§ **PROBLEM DETAILS**
Scan each line of the records for the word "pose" and extract the ones that have it.

Records contained in a dataset
####################

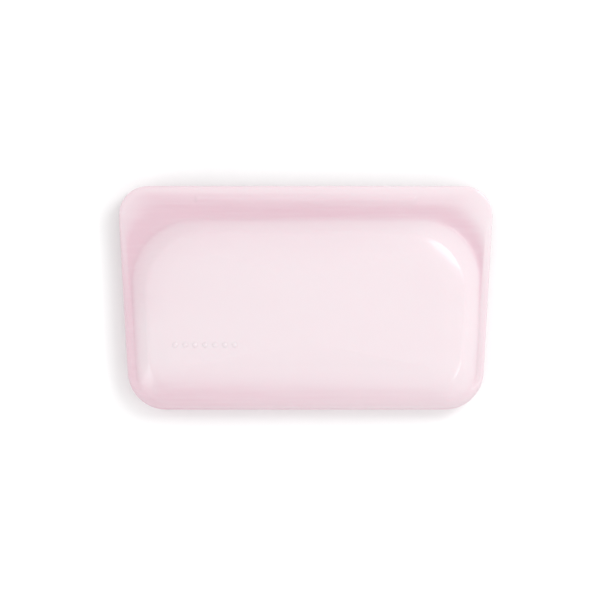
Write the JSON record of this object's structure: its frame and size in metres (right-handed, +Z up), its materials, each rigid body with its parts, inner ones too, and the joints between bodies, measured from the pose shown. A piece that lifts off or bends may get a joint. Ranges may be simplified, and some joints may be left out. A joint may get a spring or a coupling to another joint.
{
  "type": "reusable silicone bag",
  "caption": "Small press-to-close food storage bag moulded in translucent silicone, with a pillow-shaped pouch, flat pull lips and a rib-and-channel seal, lying closed on its back.",
  "frame": {"origin": "centre of the bounding box, on the surface that the bag lies on", "axes": "+X across the bag, +Y from the bottom seam towards the mouth, +Z up from the rear wall to the front wall"},
  "size_m": [0.1904, 0.1142, 0.0225],
  "materials": {
    "front_wall": "soft satin, milky translucent silicone",
    "rear_wall": "soft satin, milky translucent silicone",
    "front_lip": "soft satin, milky translucent silicone",
    "rear_lip": "soft satin, milky translucent silicone",
    "seal": "soft satin, denser pink where the silicone is thick",
    "grip_band": "soft satin, denser pink where the silicone is thick",
    "seam": "soft satin, denser pink where the two walls join"
  },
  "bodies": {
    "rear_half": {"rear_panel": "rear_wall", "left_side_seam": "seam", "right_side_seam": "seam", "bottom_seam": "seam"},
    "front_half": {"front_panel": "front_wall", "front_lip": "front_lip", "seal_rib": "seal", "grip_band": "grip_band"},
    "rear_lip_flap": {"rear_lip": "rear_lip", "seal_channel": "seal"}
  },
  "joints": [
    {"name": "mouth_open", "type": "hinge", "parent": "rear_half", "child": "front_half", "pos_m": [0, -0.05715, 0.0095], "axis": [1, 0, 0], "range_deg": [0, 20], "stiffness_Nm_per_rad": 0.05},
    {"name": "rear_lip_flex", "type": "hinge", "parent": "rear_half", "child": "rear_lip_flap", "pos_m": [0, 0.04015, 0.008], "axis": [-1, 0, 0], "range_deg": [0, 20], "stiffness_Nm_per_rad": 0.03, "springref_deg": -1.15}
  ]
}
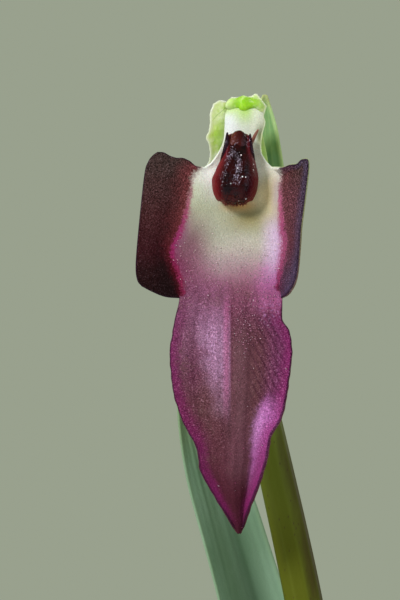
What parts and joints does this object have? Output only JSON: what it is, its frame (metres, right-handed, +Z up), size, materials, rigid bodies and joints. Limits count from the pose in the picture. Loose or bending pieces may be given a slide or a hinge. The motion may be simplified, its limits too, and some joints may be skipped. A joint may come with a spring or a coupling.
{
  "type": "potted tongue orchid",
  "caption": "Flowering orchid in a plain clay pot: channelled leaves round a leaning stem that bears a spread tongue-shaped lip with a glossy swelling at its throat.",
  "frame": {"origin": "centre of the pot's flat underside", "axes": "+Z up along the pot's axis; the flower faces -Y; the stem leans towards -X"},
  "size_m": [0.09, 0.1061, 0.2395],
  "materials": {
    "clay": "matte",
    "potting_mix": "matte",
    "stem_green": "satin",
    "leaf_green": "satin",
    "fresh_green": "satin",
    "lip_maroon": "satin",
    "callus_red": "gloss"
  },
  "bodies": {
    "root": {"pot": "clay", "soil": "potting_mix", "stem": "stem_green", "rosette_leaf_1": "leaf_green", "rosette_leaf_2": "leaf_green", "rosette_leaf_3": "leaf_green", "rosette_leaf_4": "leaf_green", "rosette_leaf_5": "leaf_green", "rosette_leaf_6": "leaf_green", "stem_leaf_1": "leaf_green", "stem_leaf_2": "leaf_green", "bract": "leaf_green", "ovary": "fresh_green", "lip": "lip_maroon", "callus": "callus_red"}
  },
  "joints": []
}
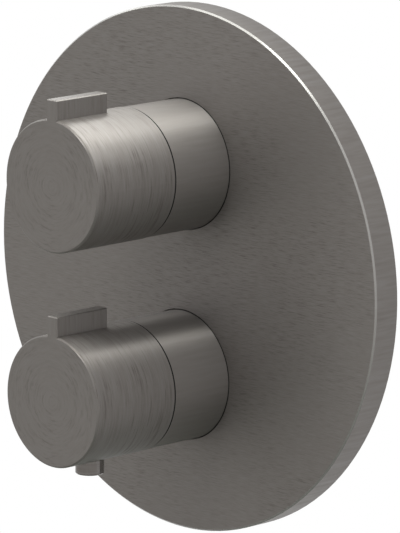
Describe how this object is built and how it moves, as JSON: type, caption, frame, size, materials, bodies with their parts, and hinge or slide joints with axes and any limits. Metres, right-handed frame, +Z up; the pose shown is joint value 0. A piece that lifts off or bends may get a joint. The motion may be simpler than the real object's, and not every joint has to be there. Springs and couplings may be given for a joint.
{
  "type": "concealed thermostatic shower valve",
  "caption": "Round brushed gunmetal cover plate with two finned round handles, a safety button below the lower one, and a concealed brass valve body behind the wall.",
  "frame": {"origin": "the middle of the cover plate's back, on the finished wall plane", "axes": "+X to the right as seen from the front, +Y into the wall, +Z up"},
  "size_m": [0.2, 0.1381, 0.2],
  "materials": {
    "gunmetal_trim": "brushed, dark grey vapour-deposited coat",
    "cast_brass": "as cast, blasted",
    "machined_brass": "turned",
    "zinc_steel": "zinc plated",
    "stainless_steel": "bright turned",
    "spring_steel": "drawn wire",
    "black_rubber": "moulded rubber",
    "grey_foam": "closed-cell foam",
    "white_ceramic": "lapped ceramic",
    "grey_ceramic": "lapped ceramic",
    "black_plastic": "moulded, glass filled",
    "white_plastic": "moulded acetal",
    "copper_capsule": "drawn copper"
  },
  "bodies": {
    "fixed_valve": {"cover_plate": "gunmetal_trim", "plate_gasket": "grey_foam", "plate_orings": "black_rubber", "flow_sleeve": "gunmetal_trim", "temperature_sleeve": "gunmetal_trim", "sleeve_orings": "black_rubber", "valve_body": "cast_brass", "mounting_bracket": "zinc_steel", "bracket_screws": "zinc_steel", "duct_plug": "machined_brass", "hot_inlet_union": "machined_brass", "cold_inlet_union": "machined_brass", "left_outlet_union": "machined_brass", "right_outlet_union": "machined_brass", "union_orings": "black_rubber", "hot_check_housing": "white_plastic", "cold_check_housing": "white_plastic", "inlet_strainers": "stainless_steel", "hot_check_spring": "spring_steel", "cold_check_spring": "spring_steel", "flow_cartridge_housing": "machined_brass", "flow_cartridge_base": "white_plastic", "flow_fixed_disc": "grey_ceramic", "retaining_nuts": "machined_brass", "cartridge_seals": "black_rubber", "thermo_housing": "machined_brass", "thermo_barrel": "black_plastic", "thermo_end_cage": "black_plastic", "stop_ring": "white_plastic", "return_spring": "spring_steel"},
    "flow_control": {"flow_handle": "gunmetal_trim", "flow_adapter": "white_plastic", "flow_adapter_screw": "stainless_steel", "flow_grub_screw": "stainless_steel", "flow_spindle": "machined_brass", "flow_spindle_clip": "stainless_steel", "flow_spindle_orings": "black_rubber", "flow_disc_driver": "white_plastic", "flow_moving_disc": "white_ceramic"},
    "temperature_control": {"temperature_handle": "gunmetal_trim", "temperature_adapter": "white_plastic", "temperature_adapter_screw": "stainless_steel", "temperature_grub_screw": "stainless_steel", "thermo_spindle": "machined_brass", "thermo_spindle_clip": "stainless_steel", "thermo_spindle_orings": "black_rubber", "button_spring": "spring_steel"},
    "safety_button": {"button_cap": "gunmetal_trim", "stop_slider": "black_plastic"},
    "thermo_carrier": {"adjusting_nut": "machined_brass", "overload_spring": "spring_steel", "spring_cup": "machined_brass", "cup_clip": "stainless_steel", "wax_piston": "stainless_steel"},
    "thermo_shuttle": {"wax_element": "copper_capsule", "shuttle": "black_plastic", "shuttle_oring": "black_rubber"},
    "hot_check": {"hot_check_poppet": "black_plastic"},
    "cold_check": {"cold_check_poppet": "black_plastic"}
  },
  "joints": [
    {"name": "flow_handle_turn", "type": "hinge", "parent": "fixed_valve", "child": "flow_control", "pos_m": [0, -0.059, 0.0404], "axis": [0, -1, 0], "range_deg": [-90, 90]},
    {"name": "temperature_handle_turn", "type": "hinge", "parent": "fixed_valve", "child": "temperature_control", "pos_m": [0, -0.059, -0.0404], "axis": [0, -1, 0], "range_deg": [-180, 90]},
    {"name": "safety_button_press", "type": "slide", "parent": "temperature_control", "child": "safety_button", "axis": [0, 0, 1], "range_m": [0, 0.0025], "stiffness_N_per_m": 400, "springref_m": -0.003, "deforming": ["button_spring"]},
    {"name": "thermo_carrier_slide", "type": "slide", "parent": "fixed_valve", "child": "thermo_carrier", "axis": [0, -1, 0], "range_m": [-0.00105, 0.00055]},
    {"name": "thermo_shuttle_slide", "type": "slide", "parent": "thermo_carrier", "child": "thermo_shuttle", "axis": [0, -1, 0], "range_m": [-0.0004, 0.0004], "stiffness_N_per_m": 2000, "deforming": ["return_spring"]},
    {"name": "hot_check_slide", "type": "slide", "parent": "fixed_valve", "child": "hot_check", "axis": [1, 0, 0], "range_m": [0, 0.0025], "stiffness_N_per_m": 100, "springref_m": -0.002, "deforming": ["hot_check_spring"]},
    {"name": "cold_check_slide", "type": "slide", "parent": "fixed_valve", "child": "cold_check", "axis": [-1, 0, 0], "range_m": [0, 0.0025], "stiffness_N_per_m": 100, "springref_m": -0.002, "deforming": ["cold_check_spring"]}
  ],
  "couplings": [
    {"joint": "thermo_carrier_slide", "follows": "temperature_handle_turn", "m_per_rad": 0.00031831}
  ]
}
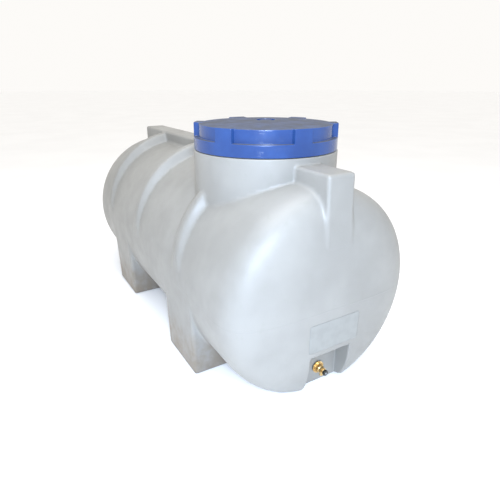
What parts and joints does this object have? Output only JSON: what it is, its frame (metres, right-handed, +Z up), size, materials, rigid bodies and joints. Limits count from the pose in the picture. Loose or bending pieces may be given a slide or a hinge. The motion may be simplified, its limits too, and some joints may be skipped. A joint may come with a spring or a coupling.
{
  "type": "horizontal poly water tank",
  "caption": "Closed horizontal plastic water tank with moulded feet, ribs and lifting lugs, a screw lid over the manway and a brass drain tap.",
  "frame": {"origin": "on the floor under the middle of the tank", "axes": "+X across the tank, +Y along it towards the plain end, -Y towards the outlet end, +Z up"},
  "size_m": [0.66, 1.4507, 0.7808],
  "materials": {
    "natural_polyethylene": "satin, slightly translucent, rotationally moulded",
    "blue_polypropylene": "glossy, injection moulded",
    "black_rubber": "matt moulded rubber",
    "black_nylon": "satin moulded nylon",
    "brass": "turned and cast, dulled",
    "white_fibre": "matt pressed fibre",
    "stainless_steel": "bright wire and screw",
    "label_vinyl": "satin blank vinyl"
  },
  "bodies": {
    "tank": {"tank_shell": "natural_polyethylene", "blank_label": "label_vinyl", "outlet_gasket_outer": "black_rubber", "outlet_body": "brass", "outlet_gasket_inner": "black_rubber", "outlet_washer": "black_nylon", "outlet_backnut": "brass", "tap_seal_ring": "white_fibre", "tap_body": "brass", "tap_packing": "white_fibre", "tap_gland_nut": "brass"},
    "lid_seal_ring": {"lid_seal": "black_rubber"},
    "lid": {"lid": "blue_polypropylene", "vent_body": "blue_polypropylene", "vent_seal": "black_rubber", "vent_nut": "black_nylon", "vent_mesh": "stainless_steel", "vent_cap": "blue_polypropylene"},
    "handle": {"tap_spindle": "brass", "tap_knob": "black_nylon", "tap_knob_screw": "stainless_steel", "valve_disc": "black_nylon"}
  },
  "joints": [
    {"name": "lid_lift", "type": "slide", "parent": "tank", "child": "lid_seal_ring", "axis": [0, 0, 1], "range_m": [0, 0.28]},
    {"name": "lid_turn", "type": "hinge", "parent": "lid_seal_ring", "child": "lid", "pos_m": [0, -0.348, 0.74], "axis": [0, 0, 1], "range_deg": [0, 540]},
    {"name": "tap_turn", "type": "hinge", "parent": "tank", "child": "handle", "pos_m": [0, -0.7, 0.057], "axis": [0, -1, 0], "range_deg": [0, 90]}
  ]
}
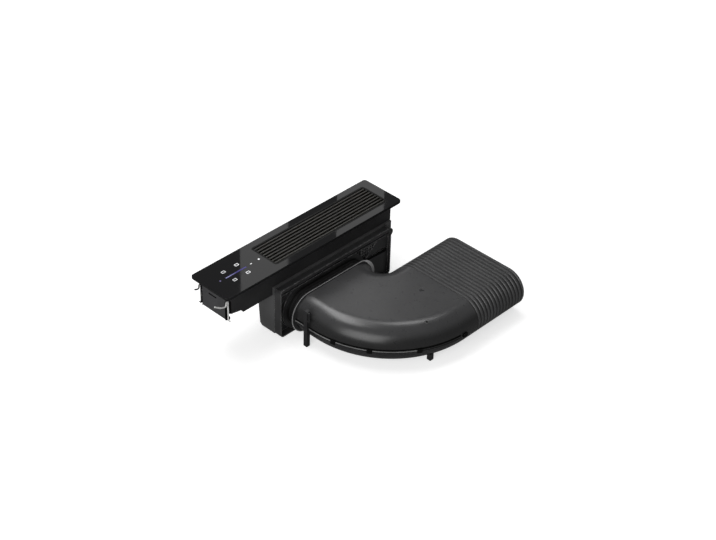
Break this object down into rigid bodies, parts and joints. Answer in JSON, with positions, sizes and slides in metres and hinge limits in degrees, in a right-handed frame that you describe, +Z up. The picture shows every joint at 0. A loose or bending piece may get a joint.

####################

§ **FULL OUTPUT**
Write the JSON record of this object's structure: its frame and size in metres (right-handed, +Z up), its materials, each rigid body with its parts, inner ones too, and the joints between bodies, measured from the pose shown. A piece that lifts off or bends may get a joint. Ranges may be simplified, and some joints may be left out. A joint may get a spring or a coupling to another joint.
What parts and joints does this object have? Output only JSON: what it is, its frame (metres, right-handed, +Z up), size, materials, rigid bodies and joints. Limits count from the pose in the picture. Loose or bending pieces may be given a slide or a hinge. The motion may be simplified, its limits too, and some joints may be skipped. A joint may come with a spring or a coupling.
Describe how this object is built and how it moves, as JSON: type, caption, frame, size, materials, bodies with their parts, and hinge or slide joints with axes and any limits. Metres, right-handed frame, +Z up; the pose shown is joint value 0. A piece that lifts off or bends may get a joint. The motion may be simpler than the real object's, and not every joint has to be there. Springs and couplings may be given for a joint.
What parts and joints does this object have? Output only JSON: what it is, its frame (metres, right-handed, +Z up), size, materials, rigid bodies and joints. Limits count from the pose in the picture. Loose or bending pieces may be given a slide or a hinge. The motion may be simplified, its limits too, and some joints may be skipped. A joint may come with a spring or a coupling.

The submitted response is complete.